The idea in the song is simple enough: to understand the language of feelings, invite them all to your celebration, for starters. To actually get the song to children who would benefit from this message is another story.

ELA’s initial success was with ELSOTA! (Emotion Literacy School ON THE AIR), a compact disk and sixteen-page study guide that has been incorporated into Seattle Public Schools health education curriculum. This time, the ELA board of directors was aiming to spread understanding of “soft” skills further, quicker and beyond academic settings.

Compounding the conundrum: most of the children ELA is interested in reaching are in no position to pay for a learning tool, no matter how excellent; the social service organizations that serve children are notoriously under-funded; the children served by these organizations dearly need the advantages of self & social learning.

ELA’s solution: the gift economy. Responsible individuals and business owners want to give back to the community, but often lack time and expertise to evaluate what is needed. Professionals in non-profit organizations know what would help the children they serve, but struggle to fund what they need. ELA decided to connect the expertise of helping professionals with the generosity of forward-thinking sponsors for the benefit of children—and to fulfill ELA’s mission: to create learning forums for insight into emotion through language and the arts. By giving a gift of ELA’s song, sponsors give experts a useful tool.

The next step was to see how the idea would fly. In August 2006, ELA contacted Children’s Hospital to gauge interest in ELA’s latest learning tool, The Full Spectrum Birthday Song (or Why Just Happy?). The response was encouraging. The Child Life Department requested CDs for their birthday gift program and music therapist David Knott loaded the song into his iPod to use as a resource for in-patients. Another call led to Treehouse for Kids, a non-profit organization supporting children in the foster care system. Treehouse evaluated The Full Spectrum Birthday Song, then enthusiastically requested 1,200 copies.

To date, ELA is pleased to count twenty-three non-profit, city, state and national organizations that have requested 8,000 gift CDs. The CD gift program touches children in hospitals, foster care, learning centers, emergency and transitional housing and through programs focused on mentorship, parent training, success and self-sufficiency.

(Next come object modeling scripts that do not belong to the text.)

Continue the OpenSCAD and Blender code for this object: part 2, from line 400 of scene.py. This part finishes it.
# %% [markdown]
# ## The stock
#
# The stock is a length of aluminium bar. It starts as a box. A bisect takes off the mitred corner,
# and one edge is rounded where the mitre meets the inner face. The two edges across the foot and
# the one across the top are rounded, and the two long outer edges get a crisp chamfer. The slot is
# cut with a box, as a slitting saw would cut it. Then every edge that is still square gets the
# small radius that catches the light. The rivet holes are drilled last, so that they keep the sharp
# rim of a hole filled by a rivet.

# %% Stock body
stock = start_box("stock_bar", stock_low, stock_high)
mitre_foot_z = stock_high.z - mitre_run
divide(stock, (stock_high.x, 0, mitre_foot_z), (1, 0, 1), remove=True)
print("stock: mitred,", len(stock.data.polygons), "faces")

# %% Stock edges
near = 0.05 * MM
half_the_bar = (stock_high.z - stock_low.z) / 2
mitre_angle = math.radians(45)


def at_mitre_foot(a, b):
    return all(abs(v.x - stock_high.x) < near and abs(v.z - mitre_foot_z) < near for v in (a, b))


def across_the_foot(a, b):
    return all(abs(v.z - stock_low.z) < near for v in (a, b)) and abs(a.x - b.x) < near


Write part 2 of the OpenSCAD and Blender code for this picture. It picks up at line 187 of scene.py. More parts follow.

“It’s faith producing to see how many organizations recognize and value the gift of self & social learning wrapped in a song,” says Pamela Sackett, who originated the music and lyrics. Executive directors, child specialists, case managers and program heads closely scrutinized the song. “Such conscientious examination assures ELA and our sponsors that we are placing The Full Spectrum Birthday Song CD gift into capable and caring hands,” says Sackett, “The arts can do so much when generated and applied with clear intention.”

Sponsors are lining up, too. Gifts of materials and services from both the west and east coasts along with a grant from the Windermere Foundation has resulted in ELA producing an initial run of CDs and fulfilling the first 8,000 requests in June, 2007.

Of course, individual and group purchases of The Full Spectrum Birthday Song CD help support the gift program’s growth.

With systems-thinking at its core and mutual inclusivity one of its organizing principles, ELA’s characteristic approach invites uncharacteristic considerations. As Windermere representatives said, “We had to think outside the box for this. We’re glad we did because it allowed us to recognize the important aspect that ELA is addressing; we’re excited about the nurturing component.”

ELA aims to reach more organizations, state by state, and see how far this “perceptual nudge” as Sackett puts it, can go. Sackett adds, “We all have a day of birth, however culturally disparate the nature of our acknowledgement of that fact can be. Birthdays are undeniable and a great catalyst for sparking a celebration of all our feelings on that especially poignant day and every day!”